みたびの「ラブリー・ボーン」
たまに雑誌や新聞の書評で気になった本を買う。この本も当時読んでいた雑誌の書評で知って買い求めた。「ラブリー・ボーン」だ。本自体はなかなか面白かったし、けっこう衝撃的だったので20年近く経っても印象深く残っている。映画化された作品も封切り頃に観て、昨夜これまたずいぶん久しぶりに観た。だいぶ忘れていることがあると思ったのと、書き留めておきたい気分なので二日連続でnoteを更新している次第。
(画像出典:https://tower.jp/article/feature_item/2010/07/02/4969)
★ネタバレするので以下は自己責任でご覧ください
冒頭から主人公のモノローグによって、彼女がもうこの世の人でないことを知る。14歳で殺されてしまったことを。
あまりに突然命を踏みにじられてしまった、未来への夢ばかりつまった少女はもちろん無念に過ぎる。それゆえに現世と天国の間の世界にさまようのだが、その映像世界が文句なく素敵だ。とくに、少女の父親の趣味である「ボトルシップ」が、父の絶望を象徴するようにファンタジックな世界でぶつかりあい、破壊されていく様子は胸がひび割れるような悲しみがある。
魂となった彼女に守護天使のように付き添うアジア系の少女も、のちに同じ犯人にかつて犠牲になった少女だとわかる。死して知る、同一犯人は多くの少女を蹂躙し闇に葬ってきたこと、そしていまだなお捕まることなく次の衝動に突き動かされようとしていることを。

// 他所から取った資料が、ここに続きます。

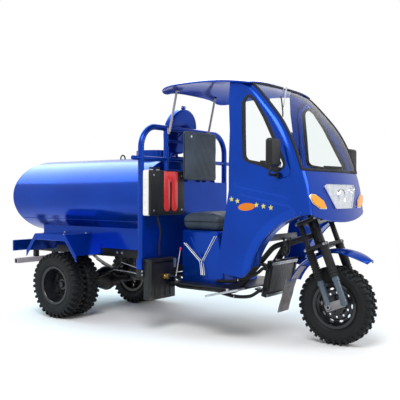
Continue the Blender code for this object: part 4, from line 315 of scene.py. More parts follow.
def add_pipe(points, radius, closed=False, resolution=3):
    """A round tube swept along points."""
    deselect()
    bpy.ops.curve.primitive_nurbs_path_add()
    item = bpy.context.active_object
    curve = item.data
    curve.splines.clear()
    spline = curve.splines.new("POLY")
    spline.points.add(len(points) - 1)
    for target, point in zip(spline.points, points):
        target.co = (*point, 1)
    spline.use_cyclic_u = closed
    curve.bevel_depth = radius
    curve.bevel_resolution = resolution
    curve.use_fill_caps = not closed
    curve.twist_mode = "MINIMUM"
    item.location = (0, 0, 0)
    item.rotation_euler = (0, 0, 0)
    pick(item)
    bpy.ops.object.convert(target="MESH")
    item = bpy.context.active_object
    edit_all(item, bpy.ops.mesh.remove_doubles, threshold=0.00002)
    return edit_all(item, bpy.ops.mesh.normals_make_consistent, inside=False)


def add_cable(points, radius, smooth_steps=5):
    """A limp line through points, rounded by a spline."""
    points = [Vector(point) for point in points]
    ends = [points[0] * 2 - points[1], *points, points[-1] * 2 - points[-2]]
    line = []
    for a, b, c, d in zip(ends, ends[1:], ends[2:], ends[3:]):
        for step in range(smooth_steps):
            t = step / smooth_steps
            line.append(((b * 2) + (c - a) * t + (a * 2 - b * 5 + c * 4 - d) * t * t
                         + (b * 3 - a - c * 3 + d) * t ** 3) / 2)
    line.append(points[-1])
    return add_pipe(line, radius, resolution=2)


def combine(target, tool, operation):
    modifier = target.modifiers.new(operation.lower(), "BOOLEAN")
    modifier.operation = operation
    modifier.solver = "EXACT"
    modifier.object = tool
    apply_modifiers(target)
    bpy.data.objects.remove(tool, do_unlink=True)
    return target


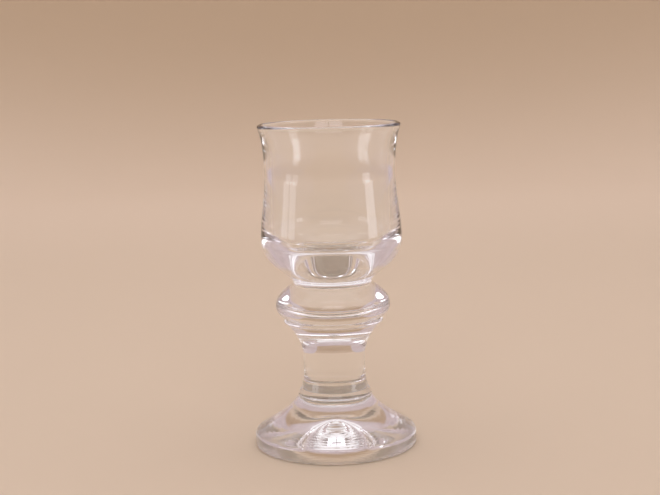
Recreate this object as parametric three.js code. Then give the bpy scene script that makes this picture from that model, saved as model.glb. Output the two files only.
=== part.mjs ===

とにかくこの、現世と天国のはざまの世界の光景が美しいのだ。少女のみずみずしい感性がそのまま映像に昇華したかのようで、この世界の美しさだけでも一見の価値があると思う。
ラストが何とも言えずよくて、勧善懲悪的に父による私刑でもなく、法的な罰でもなく、なんともいえないものの力によって犯人は絶命する。母などはこのラストがいやだと言っていて、きちんと警察に捕まってほしい!と言っていたが、この終わりの方がよっぽどドラマだと思う。
作者、アリス・シーボルトについて調べてみると実に「事実は小説より奇なり」を地で行く人生であって、少し複雑な気持ちが残る。作者が18歳の大学1年生のころ、レイプ被害を受ける。その裁判の過程をつづったのが「ラッキー」という作品だそうで、これを読んでみたいなと思っていたらなんと、後年この作品の映画化が進むなかである冤罪事件が発覚する。
作者のシーボルドは謝罪声明をしている。
この件と「ラブリー・ボーン」の素晴らしさは別に考えたい。